Et le chef de l’exécutif départemental de s’interroger : « Comment comprendre une position à géométrie variable dans laquelle les élections municipales sont autorisées ici, dans laquelle on évoque une situation sanitaire en bonne voie, mais avec des mesures qui semblent suggérer le contraire ? Comment comprendre que dans la région Grand Est, très durement touchée, on puisse aujourd’hui se déplacer sans aucune restriction ni contrainte, ce qui n’est à ce jour pas le cas à Mayotte ? ».
Rappelant que le Conseil départemental a relayé, par tous les moyens, des consignes de prudence depuis le début de cette crise, le président souhaite que « les décrets qui seront adoptés ne comportent pas de mesures excessives et qu’une position claire soit adoptée quant aux vols commerciaux vers et depuis la Métropole et la Réunion ».

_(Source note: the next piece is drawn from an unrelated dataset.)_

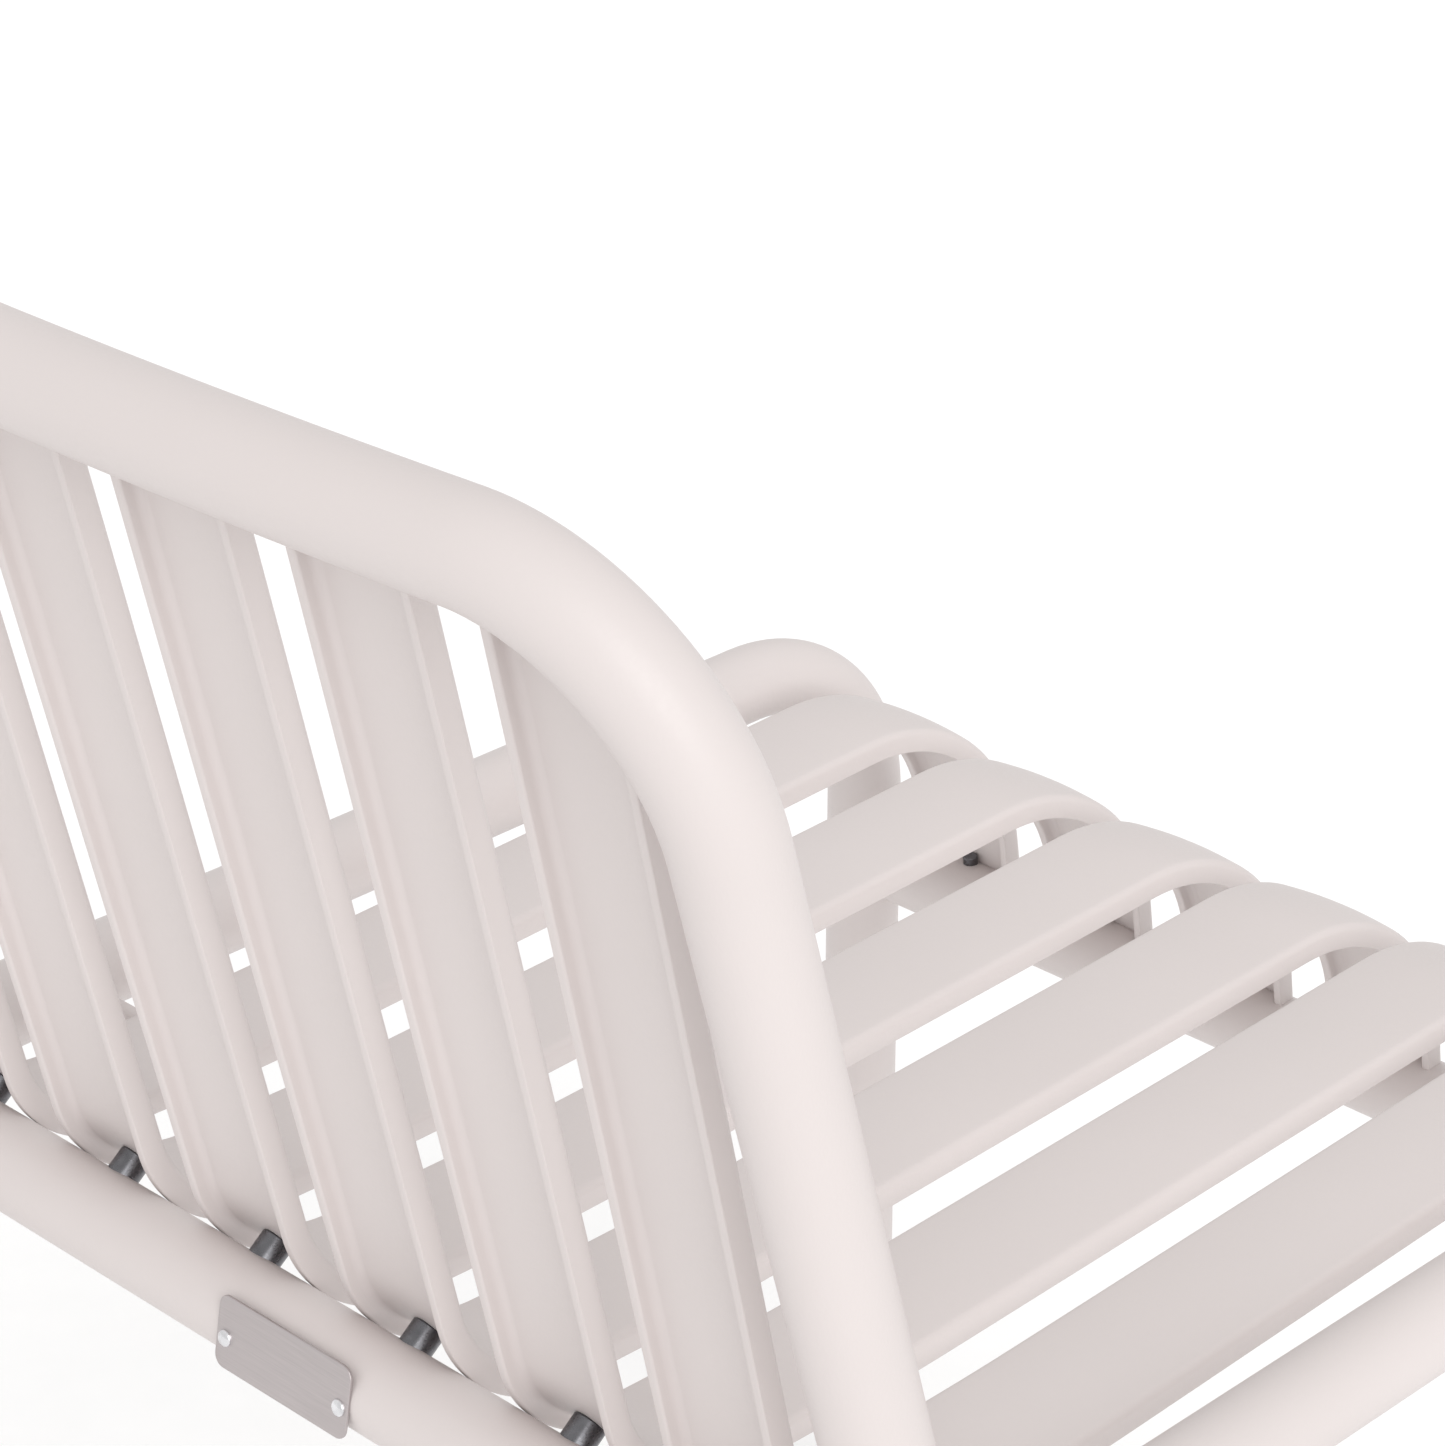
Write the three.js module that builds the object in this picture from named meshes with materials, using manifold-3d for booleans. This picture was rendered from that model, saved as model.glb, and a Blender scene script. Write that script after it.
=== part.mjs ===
// One-seat slatted garden bench: bent round-tube frame, six continuous channel slats.
// Units are millimetres. +Z is up, the seat faces -Y, the sitter's left is +X.
import * as THREE from "three";
import { mergeVertices } from "three/addons/utils/BufferGeometryUtils.js";
import Module from "manifold-3d";

const wasm = await Module();
wasm.setup();

// ---- Driving dimensions -------------------------------------------------
const TUBE_DIAMETER = 30;
const TUBE_WALL = 2;
const SEAT_HEIGHT = 440;        // slat edge line above the floor, middle of the seat
const FRAME_SPACING = 463.6;    // between the axes of the two side frames
const SEAT_TUBE_FRONT = 3.8;    // seat tube axis above the seat line, at the front leg
const SEAT_TUBE_REAR = 0.3;     // and at the rear leg
const FRONT_LEG_Y = -192;
const REAR_LEG_Y = 368;
const SIDE_BEND_RADIUS = 70;    // both bends of a side frame, to the tube axis
const GAP = 0.3;                // clearance left between touching pieces
const COPE = 4;                 // coped tube ends stop this far from the axis they meet

const SLAT_COUNT = 6;
const SLAT_PITCH = 69.3;
const SLAT_WIDTH = 47;
const SLAT_DEPTH = 9.2;
const SLAT_WEB = 2.3;
const SLAT_LIP = 3.6;
const SLAT_CROWN = 1.2;
const SLAT_EDGE_RADIUS = 3;

// Corners of a slat's run seen from the side, before rounding. Dish is how much higher
// the corner lies on the outer slats, per square millimetre off the middle of the bench.
const KNEE = { y: -184.5, z: 6.2, dish: 0.00022, radius: 85 };
const DIP = { y: 185, z: -4.2, dish: 0.00015, radius: 1200 };
const BEND = { z: -1.5, dish: 0.00015, radius: 45.5, tighten: 0.00032 };
const FRONT_DROP_SLOPE = 0.15;  // the front ends run down and slightly forward
const BACK_FOOT_Y = 279.1;      // where the line of the back meets the seat line
const BACK_SLOPE = 0.2365;      // rearward lean of the back
const BACK_BOW = 0.00013;       // outer slats lean less: bow at the top, per mm^2 off centre
const SLAT_END_LAP = 1.5;       // front ends, coped, reach this far past the top of the front rail
const SLAT_TOP_DROP = 9;        // slat tops end this far below the top rail's axis

const HOOP_TOP = 331.3;         // top rail axis above the seat line
const HOOP_FOOT_Y = 277.4;
const HOOP_TOP_Y = 375.7;       // top rail axis at mid width
const HOOP_HALF_WIDTH = 227.5;
const HOOP_CORNER_RADIUS = 68.4;
const HOOP_BOW_RADIUS = 2780;   // plan curve of the top rail

const REAR_RAIL = { y: 298.4, z: 0.8 };
const FRONT_RAIL = { y: FRONT_LEG_Y, z: -95 };
const SPACER_DIAMETER = 11;
const FRONT_SPACER = { diameter: 6, reach: 5, sink: 4 };
const SIDE_SPACER = { y: 205.5, z: -4.6, diameter: 6.5 };

const FOOT_HEIGHT = 6;
const PLATE = {
  width: 60,
  height: 23.8,
  thickness: 0.8,
  corner: 4,
  x: -6,              // fixed a little off the middle of the rail
  tilt: 10,           // degrees, its face looks slightly up
  drop: 0.7,          // plate centre below the line where it touches the rail
  rivetSpacing: 52,
  rivetDrop: 2.7,
  rivetHole: 3.6,
};

const TUBE_RADIUS = TUBE_DIAMETER / 2;
const TUBE_SIDES = 20;
const BORE_SIDES = 12;
const X_AXIS = new THREE.Vector3(1, 0, 0);

// ---- Materials ----------------------------------------------------------
const FINISHES = {
  frame_coat: { color: 0xdcd5d2, metalness: 0.0, roughness: 0.45 },
  slat_coat: { color: 0xdcd5d2, metalness: 0.0, roughness: 0.45 },
  zinc: { color: 0x8d9296, metalness: 0.9, roughness: 0.35 },
  steel_plate: { color: 0xb4b2b3, metalness: 0.9, roughness: 0.4 },
  rivet_metal: { color: 0xd0d0d2, metalness: 0.9, roughness: 0.25 },
  foot_plastic: { color: 0x2b2b2b, metalness: 0.0, roughness: 0.6 },
};

const bench = new THREE.Group();
bench.name = "garden_bench";

function addPart(name, finish, geometry) {
  const material = new THREE.MeshStandardMaterial(FINISHES[finish]);
  material.name = finish;
  geometry.computeVertexNormals();
  const mesh = new THREE.Mesh(geometry, material);
  mesh.name = name;
  bench.add(mesh);
}

// ---- Solids -------------------------------------------------------------
function toManifold(geometry) {
  const bare = geometry.clone();
  bare.deleteAttribute("normal");
  bare.deleteAttribute("uv");
  const merged = mergeVertices(bare, 1e-4);
  const vertProperties = new Float32Array(merged.attributes.position.array);
  const triVerts = new Uint32Array(merged.index.array);
  return new wasm.Manifold(new wasm.Mesh({ numProp: 3, vertProperties, triVerts }));
}

function toGeometry(solid) {
  const mesh = solid.getMesh();
  const geometry = new THREE.BufferGeometry();
  geometry.setAttribute("position", new THREE.BufferAttribute(new Float32Array(mesh.vertProperties), 3));
  geometry.setIndex(new THREE.BufferAttribute(new Uint32Array(mesh.triVerts), 1));
  return geometry;
}

// Skins a closed outline along stations; each station carries its own two axes.
function sweep(outline, stations) {
  const positions = [];
  for (const station of stations) {
    for (const point of outline) {
      const corner = station.origin.clone();
      corner.addScaledVector(station.across, point.x);
      corner.addScaledVector(station.up, point.y);
      positions.push(corner.x, corner.y, corner.z);
    }
  }
  const count = outline.length;
  const index = [];
  for (let ring = 0; ring < stations.length - 1; ring++) {
    for (let side = 0; side < count; side++) {
      const a = ring * count + side;
      const b = ring * count + ((side + 1) % count);
      index.push(a, b, b + count, a, b + count, a + count);
    }
  }
  const last = (stations.length - 1) * count;
  for (const [a, b, c] of THREE.ShapeUtils.triangulateShape(outline, [])) {
    index.push(a, c, b);
    index.push(last + a, last + b, last + c);
  }
  const geometry = new THREE.BufferGeometry();
  geometry.setAttribute("position", new THREE.Float32BufferAttribute(positions, 3));
  geometry.setIndex(index);
  return geometry;
}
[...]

« Nous sommes aujourd’hui dans une période où des fonctionnaires, des familles doivent rejoindre la métropole, La Réunion ou Mayotte, et je crains des troubles ou des mouvements sociaux si une position d’équilibre n’était pas rapidement trouvée » conclut le président dans ce courrier, dont une copie a été transmise à la ministre des Outre-Mer, au Préfet de Mayotte, aux parlementaires locaux, au président de l’association des maires de Mayotte ainsi qu’à la directrice de l’ARS Dominique Voynet.